The Sopranos.  Tony Soprano is a mob chief with a heart, albeit a twisted, black one. He’ll put a bullet in you and then agonise over it for months with his shrink. He’s a family man in every sense, and while he’s capable of horrific acts, he also has the capacity to be incredibly humane, in a Tony Soprano kind of way… “Just when I thought I was out, they pull me back in”.

Jaws.  I almost feel I should apologise for this one, but it’s old school summer blockbusterness at its best! I’ve seen it more times than I can remember and it still gets me. Yes, the shark is plastic, yes people really got hurt (the first victim had her ribs broken on camera, hence the chilling screams) and yes Roy Scheider was always old. A true classic. Hurray!

Good things to use.

A smartphone.
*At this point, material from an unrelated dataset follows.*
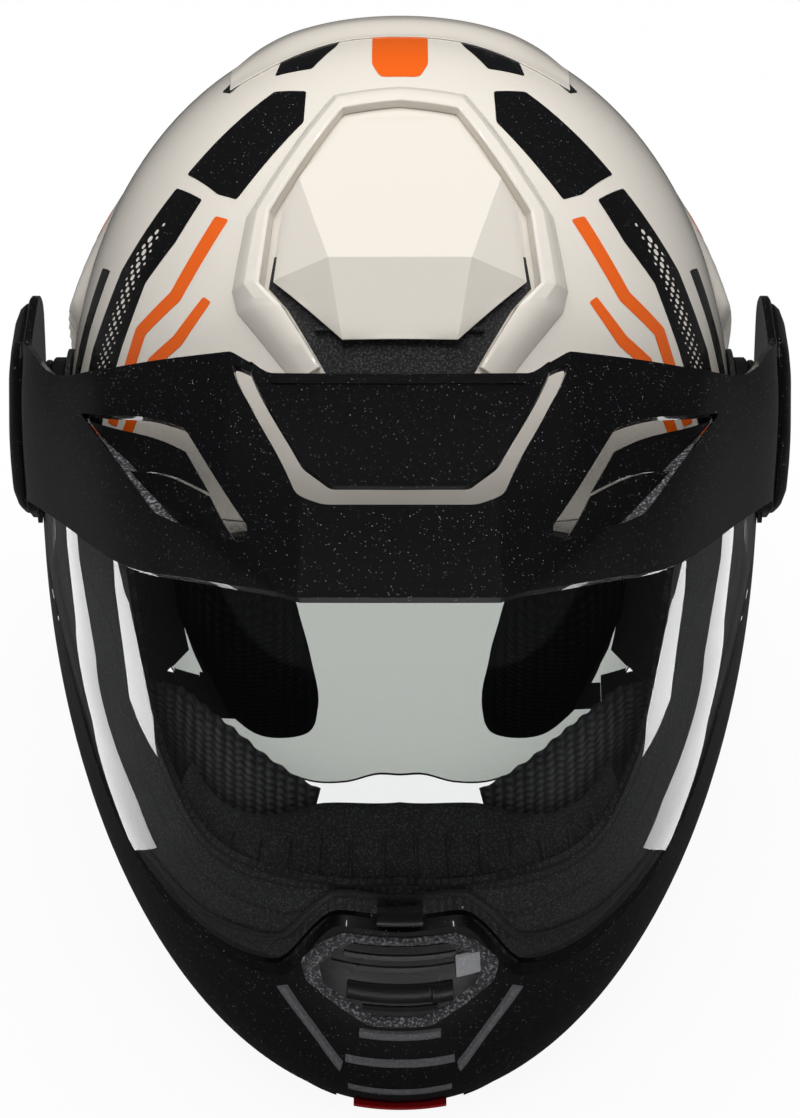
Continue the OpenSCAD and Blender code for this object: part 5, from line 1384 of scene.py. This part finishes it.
# %% Shield tab
tab_rows = [(-8.5, 2.0), (-8.75, 3.3), (-9.3, 3.5), (-9.75, 2.8), (-9.8, 0.4)]
lift_tab = raised_strip(face_at, tab_rows, np.linspace(-2.1, 2.1, 17), 0.06)
piece("shield_lift_tab", lift_tab, smooth_black, "face_shield", replaces=["shield_tab"],
      sharp=30, rounding=0.3)

# %% Release button
front_y = -CHIN_R * math.cos(math.asin((AXIS_H - 2) / CHIN_R)) + 1.5
nose_r = FACE_W * FACE_W / CHIN_R
xs = np.linspace(-15.9, 15.9, 33)


def button_layer(front, back, rows):
    """Closed block along the chin bar's nose, in rows of (height over the floor, share of the outline)."""
    edge = np.stack([xs, front_y + front + xs**2 / (2 * nose_r)], 1)
    outline = np.concatenate([edge, [[15.9, front_y + back], [-15.9, front_y + back]]])
    mid = outline.mean(0)
    return outward(sweep([[(*(mid + (p - mid) * k), z - AXIS_H) for p in outline] for z, k in rows]))


button_body = button_layer(0.0, 12.0, [(0.65, 0.985), (1.1, 1.0), (3.0, 1.0), (3.5, 0.975)])
button_lip = button_layer(-3.2, 8.0, [(0.45, 0.985), (0.7, 1.0), (1.45, 1.0), (1.7, 0.985)])
stem_corners = ((-12, front_y + 4), (12, front_y + 4), (12, front_y + 10), (-12, front_y + 10))
stem = sweep([[(x, y, z) for x, y in stem_corners] for z in (-AXIS_H + 3.2, -AXIS_H + 5.5)])
piece("release_push_button", joined(button_body, button_lip, outward(stem)), red_plastic, "release_button",
      replaces=["release_button"], sharp=30, rounding=0.25)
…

There’s no doubt that Apple changed the way we work, rest and play (or was that Mars bar), and I can no longer imagine life without my smartphone. I use my phone to keep up with family back home (VOIP), keep up to date with my work schedule, get around Spain with GPS, answer urgent emails, sign contracts, you name it. Aside from my laptop, it’s my most valuable tool. Love them or hate them, there’s no getting away from smartphones.

Alfred. The first thing I do after a clean install of OSX is install Alfred. I can’t work on a mac without it. It’s a reflex action to hit ALT+Space and BAM! Access to anything. Alfred lets you get to any app, file or website in a second. I never use the launch bar, that would be wasting valuable seconds. Once you’ve tried Alfred, which incidentally is free, you’ll never go back. It’s the most used app on my laptop.

Pen and paper When I wake up at 3 in the morning with an idea that would otherwise be lost, it goes down on paper. Invariably the paper gets lost, but it gets written down anyway. It’s nice to have something that’s old school. Digital alternatives are great, but not at 3 in the morning. Long live the pen and paper.

JK Rowling – best selling author

These are JK Rowling’s good things.

What are some good things you’ve read?

Emma by Jane Austen. “You’re drawn into the story, and you come out the other end, and you know you’ve seen something great in action.”

Regarding Roddy Doyle, Rowling said “I love all his books.”

Cheri by Colette.  “Chéri is a love story between a very spoiled young man and his mistress who has “been there, done that.” He’s self-centered and vicious, and she ultimately turns out to be very noble. The final scene is incredibly moving; it makes me cry.”

More of Rowling’s bookshelf at Oprah.

What are some good things you’ve watched?

A Matter of Life and Death is my favorite film.”

The Fabulous Baker Boys.

Harry Potter and the Deathly Hallows Part I was Rowling’s favorite Potter book to movie adaptation.

What are some good things you’ve used?

There is this pen and paper sketch from Order of the Phoenix.

According to Scholastic, Rowling likes Sushi.